What this task involves: Pull out the lines from the line containing "Recreate this object as parametric OpenSCAD" through the line containing "fascia_in = 4; // [2:0.5:10]", both lines included, and copy them exactly.

Data shown:
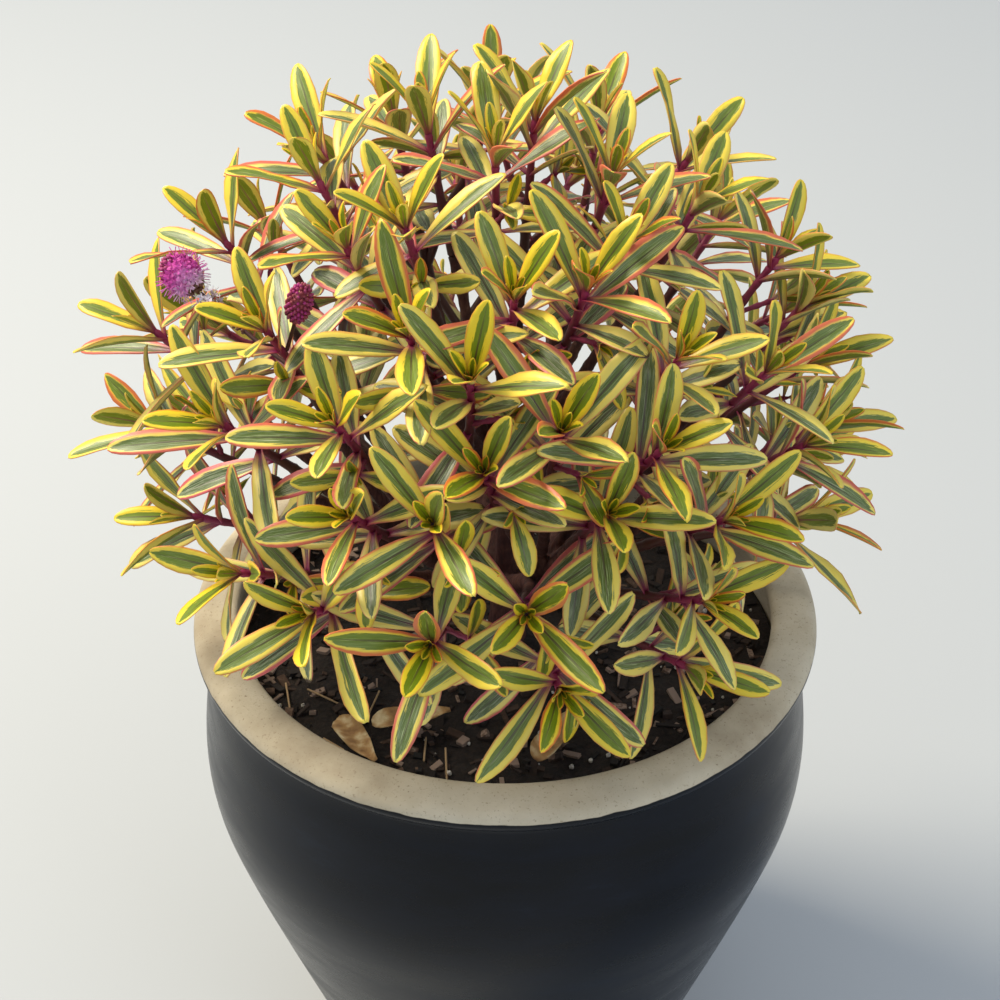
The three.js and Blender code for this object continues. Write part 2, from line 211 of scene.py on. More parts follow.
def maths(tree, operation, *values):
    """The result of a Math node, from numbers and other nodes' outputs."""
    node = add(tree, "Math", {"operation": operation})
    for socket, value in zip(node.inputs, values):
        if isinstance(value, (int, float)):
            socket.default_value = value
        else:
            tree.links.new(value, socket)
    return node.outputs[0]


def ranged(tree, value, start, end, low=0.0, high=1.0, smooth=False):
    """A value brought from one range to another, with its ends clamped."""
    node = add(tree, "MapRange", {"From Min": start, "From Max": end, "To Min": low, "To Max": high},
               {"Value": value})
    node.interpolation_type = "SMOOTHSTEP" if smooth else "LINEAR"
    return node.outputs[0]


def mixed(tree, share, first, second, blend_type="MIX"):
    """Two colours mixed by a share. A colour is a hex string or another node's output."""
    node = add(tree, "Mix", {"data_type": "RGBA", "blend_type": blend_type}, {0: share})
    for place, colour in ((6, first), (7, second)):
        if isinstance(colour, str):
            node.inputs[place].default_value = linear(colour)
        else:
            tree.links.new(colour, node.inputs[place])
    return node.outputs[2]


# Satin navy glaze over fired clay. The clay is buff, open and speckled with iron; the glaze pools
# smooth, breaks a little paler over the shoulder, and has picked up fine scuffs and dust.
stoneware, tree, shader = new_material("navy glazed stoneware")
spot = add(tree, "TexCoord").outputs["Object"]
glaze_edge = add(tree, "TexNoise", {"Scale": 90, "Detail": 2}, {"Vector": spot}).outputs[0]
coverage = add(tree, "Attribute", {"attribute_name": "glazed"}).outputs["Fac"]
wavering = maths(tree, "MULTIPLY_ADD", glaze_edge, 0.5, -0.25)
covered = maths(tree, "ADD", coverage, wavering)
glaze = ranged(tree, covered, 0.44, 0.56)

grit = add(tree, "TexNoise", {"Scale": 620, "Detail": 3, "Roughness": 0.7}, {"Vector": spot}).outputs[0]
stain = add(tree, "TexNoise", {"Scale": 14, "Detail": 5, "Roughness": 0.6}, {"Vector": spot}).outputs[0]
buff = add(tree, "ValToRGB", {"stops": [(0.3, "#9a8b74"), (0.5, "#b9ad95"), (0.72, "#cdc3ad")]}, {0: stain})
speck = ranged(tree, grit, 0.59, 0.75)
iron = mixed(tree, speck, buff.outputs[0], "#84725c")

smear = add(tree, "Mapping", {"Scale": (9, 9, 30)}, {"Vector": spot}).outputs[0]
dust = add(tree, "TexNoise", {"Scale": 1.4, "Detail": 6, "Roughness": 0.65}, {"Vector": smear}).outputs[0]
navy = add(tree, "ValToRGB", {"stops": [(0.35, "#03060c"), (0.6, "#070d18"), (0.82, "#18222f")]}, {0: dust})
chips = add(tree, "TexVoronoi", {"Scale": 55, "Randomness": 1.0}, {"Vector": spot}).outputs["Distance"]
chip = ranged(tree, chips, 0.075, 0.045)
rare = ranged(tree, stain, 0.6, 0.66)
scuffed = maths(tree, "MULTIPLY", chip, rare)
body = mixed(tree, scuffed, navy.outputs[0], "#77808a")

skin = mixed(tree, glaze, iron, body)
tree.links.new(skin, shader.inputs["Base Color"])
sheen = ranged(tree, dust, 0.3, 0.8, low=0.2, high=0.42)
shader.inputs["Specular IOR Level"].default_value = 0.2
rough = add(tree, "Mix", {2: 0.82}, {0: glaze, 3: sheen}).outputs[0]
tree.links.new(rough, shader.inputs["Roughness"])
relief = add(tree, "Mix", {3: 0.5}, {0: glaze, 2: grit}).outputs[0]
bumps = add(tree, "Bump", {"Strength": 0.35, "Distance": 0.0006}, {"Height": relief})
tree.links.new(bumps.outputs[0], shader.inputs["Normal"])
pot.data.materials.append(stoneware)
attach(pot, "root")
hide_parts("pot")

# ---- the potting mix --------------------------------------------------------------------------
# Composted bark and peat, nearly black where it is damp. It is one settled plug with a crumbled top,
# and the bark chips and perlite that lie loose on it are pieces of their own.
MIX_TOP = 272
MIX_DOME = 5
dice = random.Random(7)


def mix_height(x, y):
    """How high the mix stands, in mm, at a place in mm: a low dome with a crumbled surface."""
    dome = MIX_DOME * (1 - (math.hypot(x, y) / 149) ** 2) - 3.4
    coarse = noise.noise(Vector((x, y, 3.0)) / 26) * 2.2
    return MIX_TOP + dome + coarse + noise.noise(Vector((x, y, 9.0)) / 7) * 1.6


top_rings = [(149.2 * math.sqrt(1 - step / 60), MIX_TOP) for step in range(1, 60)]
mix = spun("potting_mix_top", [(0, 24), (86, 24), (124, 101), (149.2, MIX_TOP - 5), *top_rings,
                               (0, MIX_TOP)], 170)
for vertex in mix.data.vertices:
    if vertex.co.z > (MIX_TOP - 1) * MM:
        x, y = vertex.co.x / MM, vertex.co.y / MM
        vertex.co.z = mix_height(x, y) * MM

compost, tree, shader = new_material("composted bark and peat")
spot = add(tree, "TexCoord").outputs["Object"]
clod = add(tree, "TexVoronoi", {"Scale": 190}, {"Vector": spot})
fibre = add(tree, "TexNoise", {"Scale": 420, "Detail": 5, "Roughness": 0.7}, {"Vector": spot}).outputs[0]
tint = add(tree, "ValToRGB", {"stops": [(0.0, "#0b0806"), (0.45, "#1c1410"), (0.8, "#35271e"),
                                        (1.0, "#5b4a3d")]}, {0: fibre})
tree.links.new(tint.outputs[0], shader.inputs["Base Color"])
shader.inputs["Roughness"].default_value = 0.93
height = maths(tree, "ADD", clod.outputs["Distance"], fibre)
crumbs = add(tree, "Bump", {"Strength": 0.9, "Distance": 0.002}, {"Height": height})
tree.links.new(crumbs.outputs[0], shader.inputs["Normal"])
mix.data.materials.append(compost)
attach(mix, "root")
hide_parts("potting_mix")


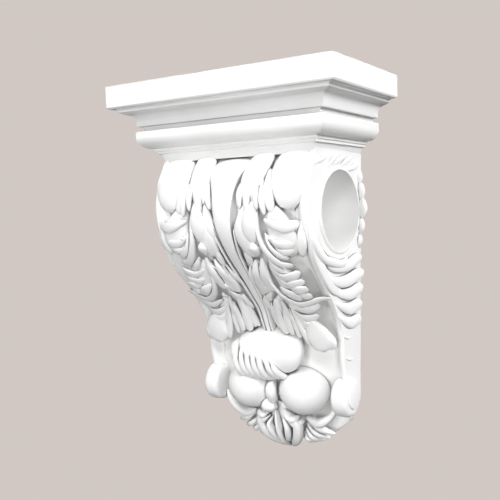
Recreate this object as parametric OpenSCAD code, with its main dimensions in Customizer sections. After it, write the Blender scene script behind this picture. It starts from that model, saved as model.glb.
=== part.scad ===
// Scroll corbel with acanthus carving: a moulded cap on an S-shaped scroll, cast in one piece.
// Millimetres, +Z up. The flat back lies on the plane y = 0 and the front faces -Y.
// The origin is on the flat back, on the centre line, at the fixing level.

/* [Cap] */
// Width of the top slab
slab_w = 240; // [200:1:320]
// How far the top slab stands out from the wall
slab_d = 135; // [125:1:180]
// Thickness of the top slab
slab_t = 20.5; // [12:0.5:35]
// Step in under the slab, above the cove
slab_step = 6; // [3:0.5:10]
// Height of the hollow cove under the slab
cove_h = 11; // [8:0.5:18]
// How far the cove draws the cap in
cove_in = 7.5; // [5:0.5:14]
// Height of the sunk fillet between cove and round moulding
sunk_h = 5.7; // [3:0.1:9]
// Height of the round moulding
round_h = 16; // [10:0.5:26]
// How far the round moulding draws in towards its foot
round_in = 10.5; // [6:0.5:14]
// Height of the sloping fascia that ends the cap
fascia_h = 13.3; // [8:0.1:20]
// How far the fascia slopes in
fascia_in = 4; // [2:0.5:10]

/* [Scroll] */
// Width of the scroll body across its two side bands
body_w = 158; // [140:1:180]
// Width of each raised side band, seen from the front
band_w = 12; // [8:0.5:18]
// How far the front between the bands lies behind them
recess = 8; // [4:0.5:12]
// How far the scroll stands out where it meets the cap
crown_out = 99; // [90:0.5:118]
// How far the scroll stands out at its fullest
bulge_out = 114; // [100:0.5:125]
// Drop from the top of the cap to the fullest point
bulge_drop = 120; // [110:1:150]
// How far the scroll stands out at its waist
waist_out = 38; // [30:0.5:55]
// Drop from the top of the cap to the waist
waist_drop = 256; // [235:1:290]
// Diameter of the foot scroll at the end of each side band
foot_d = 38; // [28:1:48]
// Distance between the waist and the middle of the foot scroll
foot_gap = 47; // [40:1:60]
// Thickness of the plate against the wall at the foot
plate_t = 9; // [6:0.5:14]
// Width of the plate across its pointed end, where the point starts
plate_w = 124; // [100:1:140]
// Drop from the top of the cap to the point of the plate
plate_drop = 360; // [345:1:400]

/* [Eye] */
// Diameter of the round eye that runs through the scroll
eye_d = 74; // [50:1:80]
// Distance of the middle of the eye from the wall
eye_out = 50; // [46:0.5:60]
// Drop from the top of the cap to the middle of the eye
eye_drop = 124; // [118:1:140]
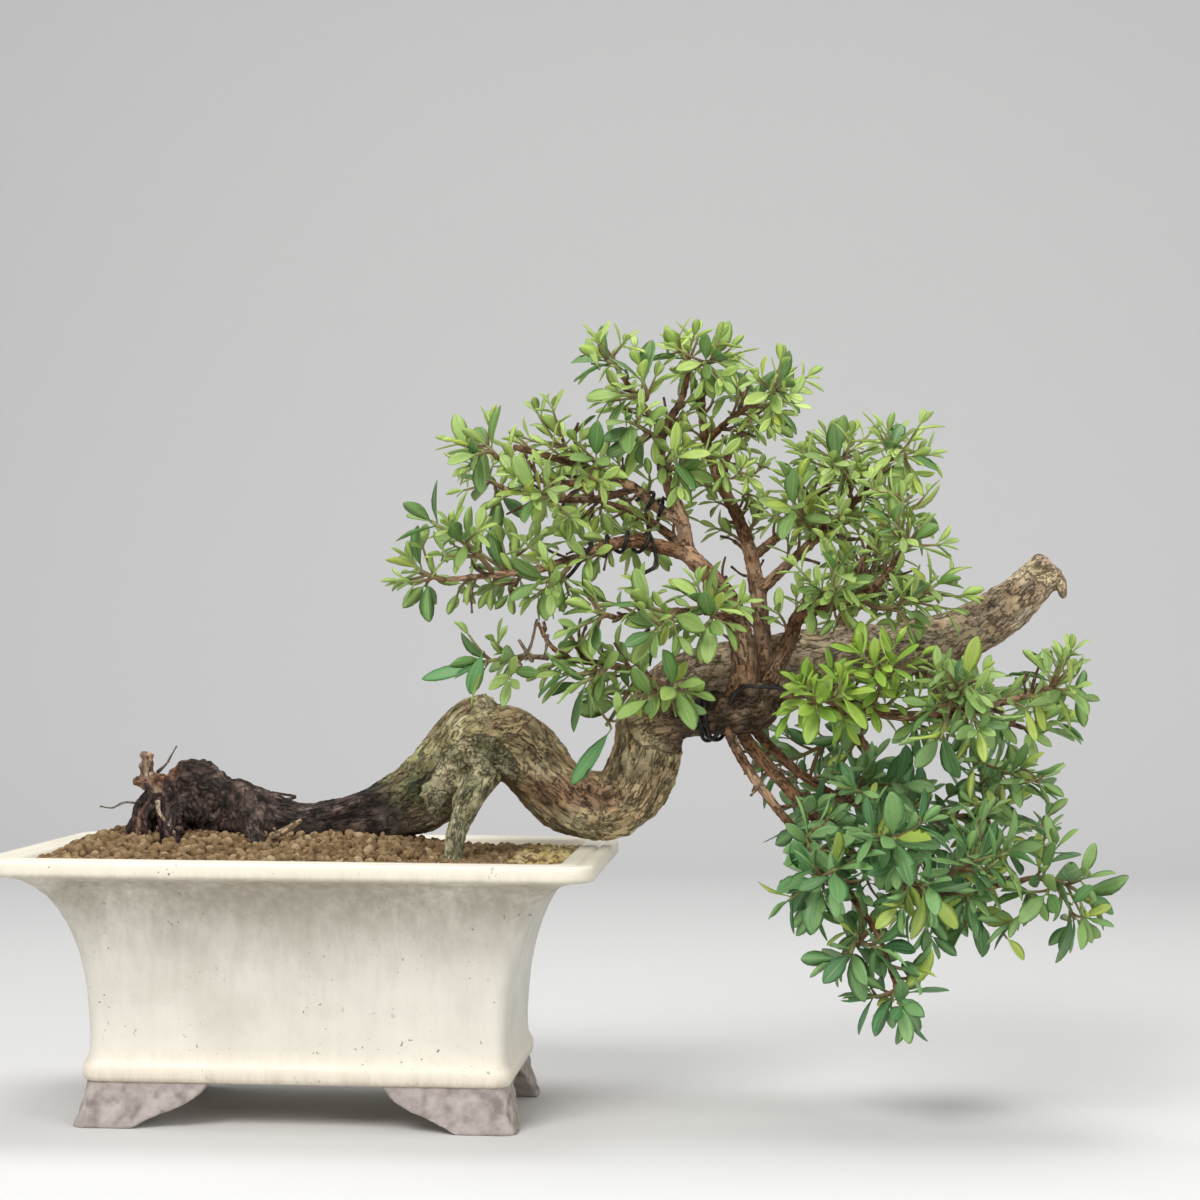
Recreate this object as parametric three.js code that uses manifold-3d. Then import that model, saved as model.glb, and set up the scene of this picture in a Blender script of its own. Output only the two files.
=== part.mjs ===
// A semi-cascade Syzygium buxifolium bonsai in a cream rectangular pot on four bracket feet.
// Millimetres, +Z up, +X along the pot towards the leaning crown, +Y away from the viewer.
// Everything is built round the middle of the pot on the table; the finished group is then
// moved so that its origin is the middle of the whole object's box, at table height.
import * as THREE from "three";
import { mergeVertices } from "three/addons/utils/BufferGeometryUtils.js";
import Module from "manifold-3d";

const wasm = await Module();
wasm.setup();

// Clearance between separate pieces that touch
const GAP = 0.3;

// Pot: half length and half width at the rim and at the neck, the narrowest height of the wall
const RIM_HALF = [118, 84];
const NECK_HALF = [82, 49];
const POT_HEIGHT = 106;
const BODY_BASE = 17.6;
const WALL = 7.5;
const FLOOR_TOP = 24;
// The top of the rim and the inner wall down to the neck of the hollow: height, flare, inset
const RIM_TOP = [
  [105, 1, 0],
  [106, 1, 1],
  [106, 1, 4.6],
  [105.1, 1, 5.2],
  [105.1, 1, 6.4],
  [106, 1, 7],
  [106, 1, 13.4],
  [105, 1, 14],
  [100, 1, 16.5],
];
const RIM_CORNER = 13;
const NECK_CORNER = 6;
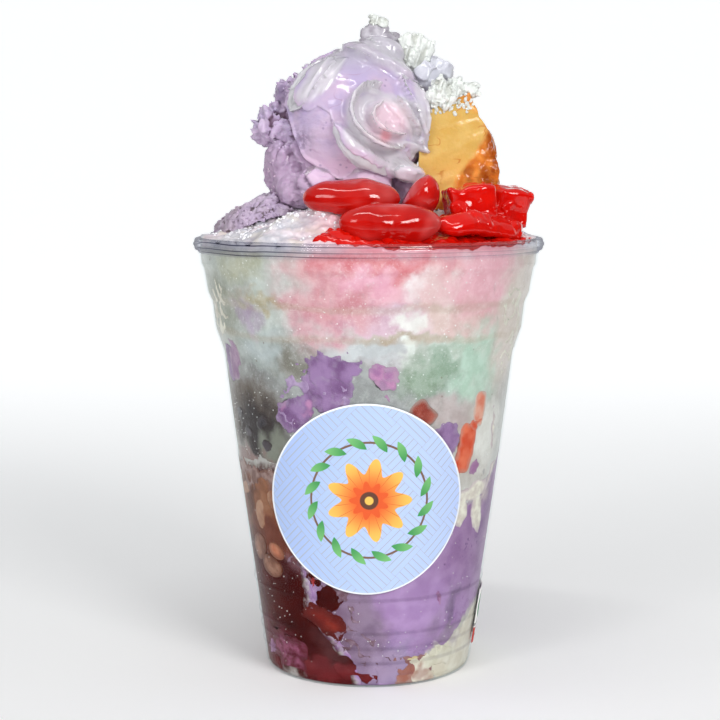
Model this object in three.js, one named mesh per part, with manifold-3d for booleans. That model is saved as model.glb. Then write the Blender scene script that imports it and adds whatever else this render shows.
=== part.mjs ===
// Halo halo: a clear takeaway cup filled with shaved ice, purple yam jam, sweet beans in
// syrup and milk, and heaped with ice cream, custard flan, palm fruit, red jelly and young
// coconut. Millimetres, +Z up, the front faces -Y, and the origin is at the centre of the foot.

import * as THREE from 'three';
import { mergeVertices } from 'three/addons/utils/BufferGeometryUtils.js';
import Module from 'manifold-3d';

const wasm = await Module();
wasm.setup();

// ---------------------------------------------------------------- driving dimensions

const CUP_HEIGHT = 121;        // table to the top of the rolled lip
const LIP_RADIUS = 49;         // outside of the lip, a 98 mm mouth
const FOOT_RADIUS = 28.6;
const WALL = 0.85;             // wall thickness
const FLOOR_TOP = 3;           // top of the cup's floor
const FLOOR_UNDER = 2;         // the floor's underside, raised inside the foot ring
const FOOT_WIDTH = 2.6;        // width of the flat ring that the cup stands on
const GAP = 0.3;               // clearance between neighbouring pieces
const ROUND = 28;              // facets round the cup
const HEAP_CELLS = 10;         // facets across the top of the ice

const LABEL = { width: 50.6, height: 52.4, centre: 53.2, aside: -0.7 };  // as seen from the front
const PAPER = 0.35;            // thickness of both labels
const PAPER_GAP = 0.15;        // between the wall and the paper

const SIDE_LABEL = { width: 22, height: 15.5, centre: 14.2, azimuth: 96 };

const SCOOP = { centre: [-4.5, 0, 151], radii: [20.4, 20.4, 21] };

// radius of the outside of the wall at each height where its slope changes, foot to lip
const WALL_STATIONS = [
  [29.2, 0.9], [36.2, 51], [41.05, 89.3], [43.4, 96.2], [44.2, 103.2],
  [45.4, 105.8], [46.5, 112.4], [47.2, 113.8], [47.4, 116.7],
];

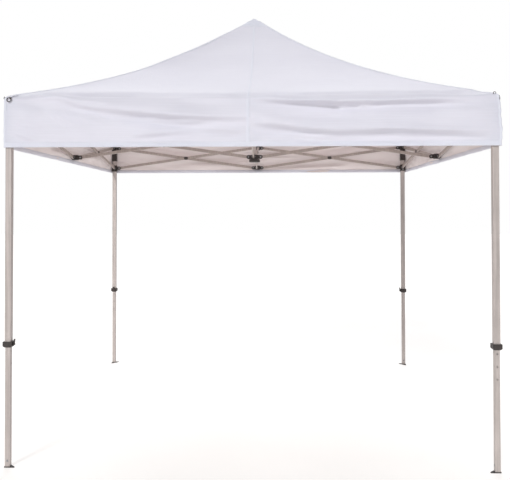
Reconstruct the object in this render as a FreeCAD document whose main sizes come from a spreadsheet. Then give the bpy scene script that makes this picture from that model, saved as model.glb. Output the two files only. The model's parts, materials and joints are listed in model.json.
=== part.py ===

Solution below:
Recreate this object as parametric OpenSCAD code, with its main dimensions in Customizer sections. After it, write the Blender scene script behind this picture. It starts from that model, saved as model.glb.
=== part.scad ===
// Scroll corbel with acanthus carving: a moulded cap on an S-shaped scroll, cast in one piece.
// Millimetres, +Z up. The flat back lies on the plane y = 0 and the front faces -Y.
// The origin is on the flat back, on the centre line, at the fixing level.

/* [Cap] */
// Width of the top slab
slab_w = 240; // [200:1:320]
// How far the top slab stands out from the wall
slab_d = 135; // [125:1:180]
// Thickness of the top slab
slab_t = 20.5; // [12:0.5:35]
// Step in under the slab, above the cove
slab_step = 6; // [3:0.5:10]
// Height of the hollow cove under the slab
cove_h = 11; // [8:0.5:18]
// How far the cove draws the cap in
cove_in = 7.5; // [5:0.5:14]
// Height of the sunk fillet between cove and round moulding
sunk_h = 5.7; // [3:0.1:9]
// Height of the round moulding
round_h = 16; // [10:0.5:26]
// How far the round moulding draws in towards its foot
round_in = 10.5; // [6:0.5:14]
// Height of the sloping fascia that ends the cap
fascia_h = 13.3; // [8:0.1:20]
// How far the fascia slopes in
fascia_in = 4; // [2:0.5:10]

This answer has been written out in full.